**WHAT IS EXPECTED:** Your task is to quote the material that follows, in full and exactly.

**SOURCE MATERIAL:**
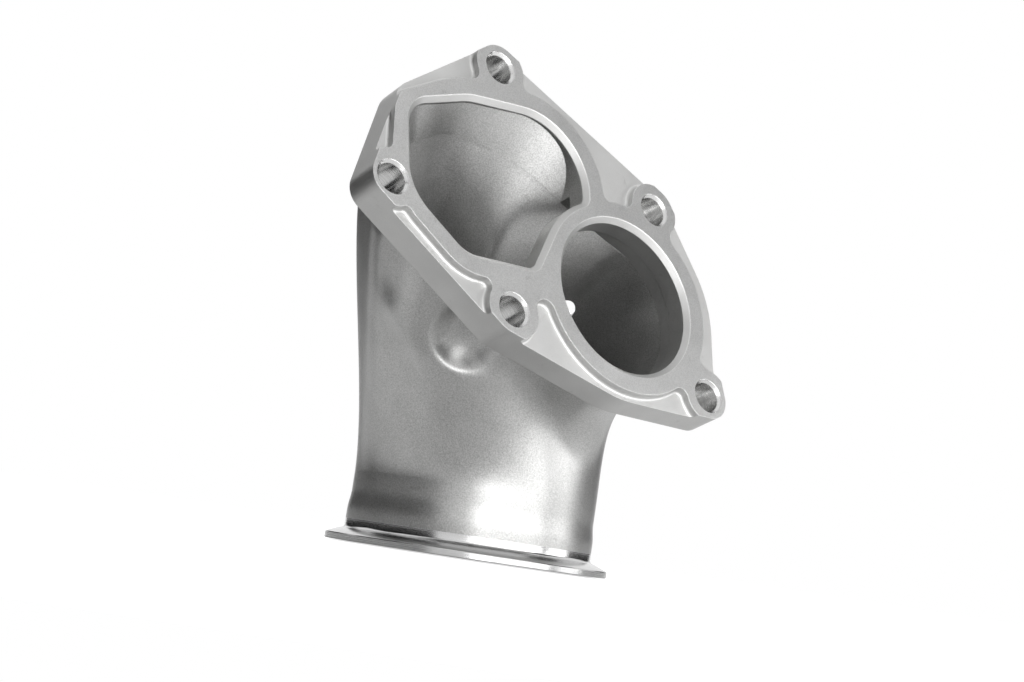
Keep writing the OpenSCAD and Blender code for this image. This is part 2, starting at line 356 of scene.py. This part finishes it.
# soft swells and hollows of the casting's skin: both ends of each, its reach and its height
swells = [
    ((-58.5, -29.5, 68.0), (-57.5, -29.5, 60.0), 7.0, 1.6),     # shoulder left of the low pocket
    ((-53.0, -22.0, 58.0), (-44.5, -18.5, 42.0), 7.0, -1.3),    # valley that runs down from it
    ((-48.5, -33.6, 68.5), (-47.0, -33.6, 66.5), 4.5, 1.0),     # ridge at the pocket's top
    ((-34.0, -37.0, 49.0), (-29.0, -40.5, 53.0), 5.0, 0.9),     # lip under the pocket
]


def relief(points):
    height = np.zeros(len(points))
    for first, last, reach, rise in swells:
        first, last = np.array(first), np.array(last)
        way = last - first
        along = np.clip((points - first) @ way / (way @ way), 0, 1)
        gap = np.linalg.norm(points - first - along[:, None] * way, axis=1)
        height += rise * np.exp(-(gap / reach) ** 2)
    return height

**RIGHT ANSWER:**
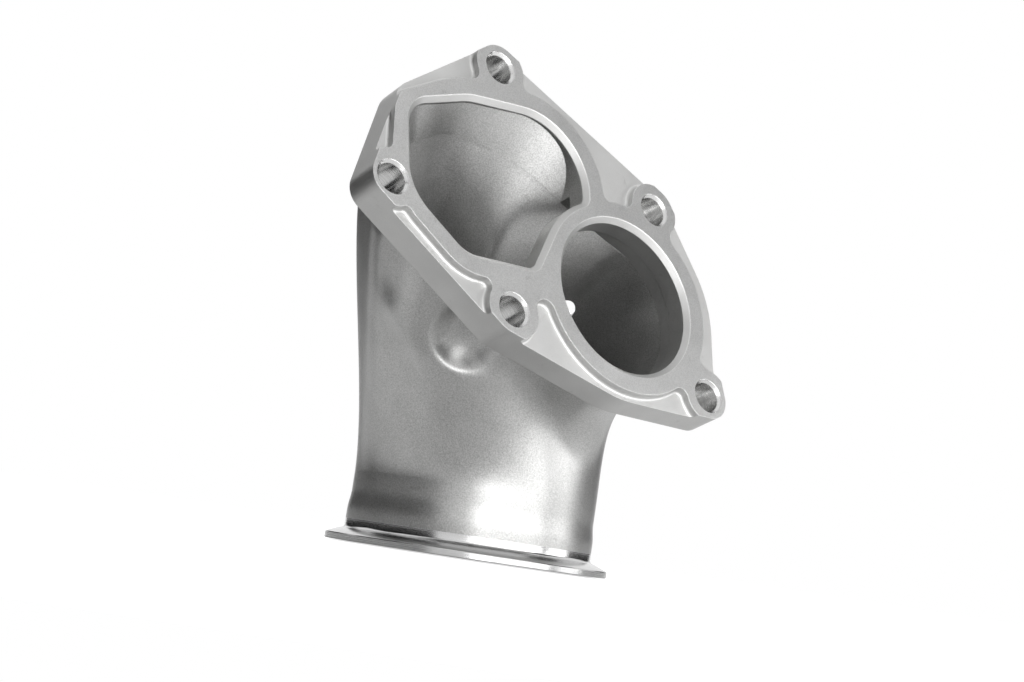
Keep writing the OpenSCAD and Blender code for this image. This is part 2, starting at line 356 of scene.py. This part finishes it.
# soft swells and hollows of the casting's skin: both ends of each, its reach and its height
swells = [
    ((-58.5, -29.5, 68.0), (-57.5, -29.5, 60.0), 7.0, 1.6),     # shoulder left of the low pocket
    ((-53.0, -22.0, 58.0), (-44.5, -18.5, 42.0), 7.0, -1.3),    # valley that runs down from it
    ((-48.5, -33.6, 68.5), (-47.0, -33.6, 66.5), 4.5, 1.0),     # ridge at the pocket's top
    ((-34.0, -37.0, 49.0), (-29.0, -40.5, 53.0), 5.0, 0.9),     # lip under the pocket
]


def relief(points):
    height = np.zeros(len(points))
    for first, last, reach, rise in swells:
        first, last = np.array(first), np.array(last)
        way = last - first
        along = np.clip((points - first) @ way / (way @ way), 0, 1)
        gap = np.linalg.norm(points - first - along[:, None] * way, axis=1)
        height += rise * np.exp(-(gap / reach) ** 2)
    return height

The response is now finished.